Randy’s an extremely well paid and (supposedly) media savvy professional. It’s not sufficient to say that he was just hanging out with ‘the guys’ and got caught up in a rowdy moment. He wasn’t in a bar bullshitting with his mates, he was on a radio show available worldwide. That should have been his first thought before answering every single question. This is why his Twitter apology (in which he asked people to drop the subject for her sake) seems a little wet. Irritating and archaic as they were, it’s not as if the hosts held a gun to his head or coerced him into discussing Kelly’s private life. The words spilt out quite freely. Who on earth was Orton trying to impress? Randy Orton repeatedly mentioned his wife and daughter during the interview. A good rule of thumb should be ‘if someone were about to embarrass my daughter/wife/girlfriend/sister/mother with these words, how would I feel about it?’ If your reaction would be to punch the guy in the chops, show every woman the same respect you’d show the women in your life and keep your mouth shut.

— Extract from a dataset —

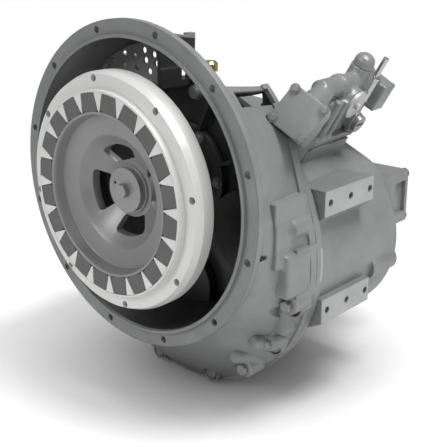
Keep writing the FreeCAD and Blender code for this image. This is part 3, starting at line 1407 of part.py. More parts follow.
def selector_spool():
    """Selector spool with its threaded stem; it turns in the valve's end block."""
    place = VALVE_PLACE * FreeCAD.Placement(FreeCAD.Vector(14, 139, 0), FACING_UP)
    body = placed_body("selector_spool", place)
    turned(body, "spool", [
        (0, -D.stem_high), (D.stem_rad, -D.stem_high), (D.stem_rad, -13), (D.spool_rad, -13),
        (D.spool_rad, 29.5), (0, 29.5),
    ])


def case_fittings():
    """Dipstick and tube, drain plug and breather."""
    tube = placed_body("dipstick_tube", FreeCAD.Placement(FreeCAD.Vector(-120, 300, 60.1), UPRIGHT))
    primitive(tube, "AdditiveCylinder", "tube", FreeCAD.Placement(), Radius=D.tube_rad, Height=46)
    primitive(tube, "SubtractiveCylinder", "bore", FreeCAD.Placement(), Radius=D.stick_rad + 1, Height=46)
    stick = placed_body("dipstick", FreeCAD.Placement(FreeCAD.Vector(-120, 300, 0), UPRIGHT))
    primitive(stick, "AdditiveCylinder", "rod", FreeCAD.Placement(FreeCAD.Vector(0, 0, -215), UPRIGHT),
              Radius=D.stick_rad, Height=327)
    primitive(stick, "AdditiveCylinder", "cap", FreeCAD.Placement(FreeCAD.Vector(0, 0, 106.4), UPRIGHT),
              Radius=D.tube_rad + 2, Height=9)
    primitive(stick, "AdditiveTorus", "handle",
              FreeCAD.Placement(FreeCAD.Vector(0, 0, 126), FreeCAD.Rotation(ACROSS_X, 90)),
              Radius1=11, Radius2=2.5)
    drain = placed_body("drain_plug", FreeCAD.Placement(FreeCAD.Vector(60, 225, -324), FACING_UP))
    sides = [polar(as_dim(14), 60 * index) for index in range(6)]
    slab(drain, "head", sides, as_dim(0.1), as_dim(9))
    disc(drain, "thread", as_dim(9), as_dim(-12), as_dim(0.1))
    breather = placed_body("breather", FreeCAD.Placement(FreeCAD.Vector(-40, 215, 135), FACING_UP))
    turned(breather, "breather", [
        (0, -26), (11, -26), (14, -22), (14, -10), (8, -10), (8, -0.1), (6, -0.1), (6, 16), (0, 16),
    ])


def build():
    """Model every sub-part."""
    bell_housing()
    main_case()
    case_gasket()
    case_screws()
    vent_screen()
    bearing_carrier()
    bearing_rings()
    rear_cover()
    output_cover()
    oil_pump()
    strainer_cover()
    valve_body()
    valve_fittings()
    selector_spool()
    case_fittings()
    drive_ring()
    rubber_blocks()
    drive_hub()
    hub_retainer()
    shafts()
    gears()
    inner_races("input_inner_races", INPUT, (D.bearing_front, REAR_BEARING))
    inner_races("reverse_inner_races", REVERSE, (D.bearing_front, REAR_BEARING))
    inner_races("output_inner_races", OUTPUT, (D.bearing_front,), BIG_BEARING)
    clutch("forward", INPUT)
    clutch("reverse", REVERSE)
    output_flange()


def check_cuts():
    """Stop if a cutting feature took nothing away."""
    for feature in DOC.Objects:
        kind = feature.TypeId.rpartition("::")[2]
        if kind in ("Pocket", "Groove") or kind.startswith("Subtractive"):
            before = feature.BaseFeature.Shape.Volume
            if feature.Shape.Volume > before - 1:
                raise ValueError(f"{feature.Label} of {feature.getParent().Label} cuts nothing")


def sub_parts():
    """The finished sub-parts: bodies and gears."""
    return [part for part in DOC.Objects if part.TypeId in ("PartDesign::Body", "Part::Feature")]


def export():
    """Check every object, then write each sub-part's shape."""
    for part in DOC.Objects:
        if {"Invalid", "Error"} & set(part.State):
            raise ValueError(f"{part.Label} failed: {part.State}")
    for part in sub_parts():
        if part.Shape.isNull() or not part.Shape.isValid():
            raise ValueError(f"{part.Label} has no valid shape")
    check_cuts()
    os.makedirs("parts", exist_ok=True)
    for part in sub_parts():
        part.Shape.exportStep(f"parts/{part.Label}.step")
        print(part.Label, len(part.Shape.Solids), round(part.Shape.Volume))


build()
DOC.recompute()
export()
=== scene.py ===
"""Dresses the marine gearbox in paint, metal and rubber, and stands it in a white studio.

Most CAD solids keep their shapes and get a finish. The driving ring, its blocks, the hub and
the valve body are made again here in finer form, and the small parts that a fitter would put
on last are added. Lengths are in metres, except where a docstring says millimetres.
"""

from __future__ import annotations

import json
import logging
import math
from collections.abc import Iterable, Sequence
from dataclasses import dataclass, field
from enum import Enum
from itertools import product

import bmesh
import bpy
import numpy as np
from mathutils import Matrix, Vector

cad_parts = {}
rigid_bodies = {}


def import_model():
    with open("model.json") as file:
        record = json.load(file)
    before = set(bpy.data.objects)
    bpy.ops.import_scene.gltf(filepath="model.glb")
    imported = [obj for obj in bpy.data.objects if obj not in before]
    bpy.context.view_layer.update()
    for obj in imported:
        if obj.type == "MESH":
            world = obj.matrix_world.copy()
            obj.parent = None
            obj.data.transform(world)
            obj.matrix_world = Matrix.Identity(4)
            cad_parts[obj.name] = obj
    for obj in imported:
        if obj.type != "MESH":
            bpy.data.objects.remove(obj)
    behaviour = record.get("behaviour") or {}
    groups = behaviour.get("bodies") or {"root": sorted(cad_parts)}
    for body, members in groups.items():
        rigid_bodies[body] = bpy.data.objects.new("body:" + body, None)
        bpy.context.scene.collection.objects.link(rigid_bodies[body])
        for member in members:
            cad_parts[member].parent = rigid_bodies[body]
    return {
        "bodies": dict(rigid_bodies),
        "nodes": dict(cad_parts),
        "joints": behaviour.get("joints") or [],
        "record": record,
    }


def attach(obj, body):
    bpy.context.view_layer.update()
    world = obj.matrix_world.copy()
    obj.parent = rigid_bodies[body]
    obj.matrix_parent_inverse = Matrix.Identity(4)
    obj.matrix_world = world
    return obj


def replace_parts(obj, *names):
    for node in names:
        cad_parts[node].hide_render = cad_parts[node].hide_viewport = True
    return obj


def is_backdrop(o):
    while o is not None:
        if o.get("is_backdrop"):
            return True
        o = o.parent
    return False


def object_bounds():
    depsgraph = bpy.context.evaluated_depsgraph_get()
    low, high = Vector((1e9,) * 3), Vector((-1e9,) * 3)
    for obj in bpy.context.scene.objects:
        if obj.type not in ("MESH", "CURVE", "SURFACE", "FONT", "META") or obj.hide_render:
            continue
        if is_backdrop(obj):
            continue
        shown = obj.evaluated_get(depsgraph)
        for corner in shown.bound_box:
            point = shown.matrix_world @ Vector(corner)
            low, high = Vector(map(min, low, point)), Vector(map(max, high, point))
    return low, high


Socket = bpy.types.NodeSocket
Piece = bpy.types.Object
Point = tuple[float, float, float]

LOG = logging.getLogger("gearbox")
MM = 0.001
TURN = 2 * math.pi
WHITE = (1.0, 1.0, 1.0, 1.0)
BEVEL_SAMPLES = 4
HEAD_SHARE = 0.93
WELD_GAP = 0.001 * MM
SAME_CORNER = 0.01 * MM
WAVES_PER_UNIT = 20
ROUND_STEPS = 128
HOLE_STEPS = 24
RING_WANDER = 0.6
LEAST_ROUGH = 0.05
SOFTENING = 0.5
LUMP = "lump"
BOX_FACES = ((0, 1, 3, 2), (4, 6, 7, 5), (0, 4, 5, 1), (2, 3, 7, 6), (0, 2, 6, 4), (1, 5, 7, 3))


class Surface(Enum):
    """How a surface was made, which decides its pattern."""

    CAST = "sand casting under paint"
    TURNED = "turned in a lathe, with rings about an axis along Y"
    MOULDED = "moulded in a tool"
    SHEET = "rolled sheet or ground steel"


class NodeSheet:
    """A node tree and the few calls that fill it."""

    def __init__(self, tree: bpy.types.NodeTree) -> None:
        """Takes a tree.

        Args:
            tree: the tree.
        """
        self.tree = tree

    def add(
        self, kind: str, settings: dict[str, object] | None = None, **inputs: object
    ) -> bpy.types.Node:
        """Adds a node.

        Args:
            kind: the node's type.
            settings: properties of the node, by name.
            **inputs: values or sockets for its inputs, with spaces written as underscores.

        Returns:
            The new node.
        """
        node = self.tree.nodes.new(kind)
        for name, value in (settings or {}).items():
            setattr(node, name, value)
        for name, value in inputs.items():
            label = name.replace("_", " ")
            open_sockets = [i for i in node.inputs if i.name == label and i.enabled]
            self.feed(open_sockets[0], value)
        return node

    def feed(self, socket: Socket, value: object) -> None:
        """Links a socket into an input, or sets the input's value.

        Args:
            socket: the input.
            value: an output socket, or a plain value.
        """
        if isinstance(value, Socket):
            self.tree.links.new(value, socket)
        else:
            socket.default_value = value

    def reckon(self, first: object, operation: str, second: object) -> Socket:
        """Works out a number from two others.

        Args:
            first: a socket or a number.
            operation: the Math node's operation.
            second: a socket or a number.

        Returns:
            The result's socket.
        """
        node = self.add("ShaderNodeMath", {"operation": operation})
        self.feed(node.inputs[0], first)
        self.feed(node.inputs[1], second)
        return node.outputs[0]

    def spread(
        self,
        value: object,
        start: float,
        end: float,
        low: float = 0.0,
        high: float = 1.0,
        smooth: bool = True,
    ) -> Socket:
        """Maps one range of numbers onto another.

        Args:
            value: a socket or a number.
            start: where the range starts.
            end: where the range ends.
            low: the result at the start.
            high: the result at the end.
            smooth: whether the result eases in and out.

        Returns:
            The result's socket.
        """
        node = self.add("ShaderNodeMapRange", Value=value)
        if smooth:
            node.interpolation_type = "SMOOTHSTEP"
        limits = {"From Min": start, "From Max": end, "To Min": low, "To Max": high}
        for name, limit in limits.items():
            node.inputs[name].default_value = limit
        return node.outputs["Result"]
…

If none of this seems important and you think it’s all a silly overreaction (particularly if you’re a woman) I urge you to read Caitlin Moran’s How To Be a Woman. It’s the most fantastic, rich, funny, honest book you’ll find about being a woman and I cannot recommend it highly enough. If you disagree with what I’ve said here, I almost guarantee you’d take a different view on Randy Orton’s humiliation of Kelly Kelly after reading it – women and men.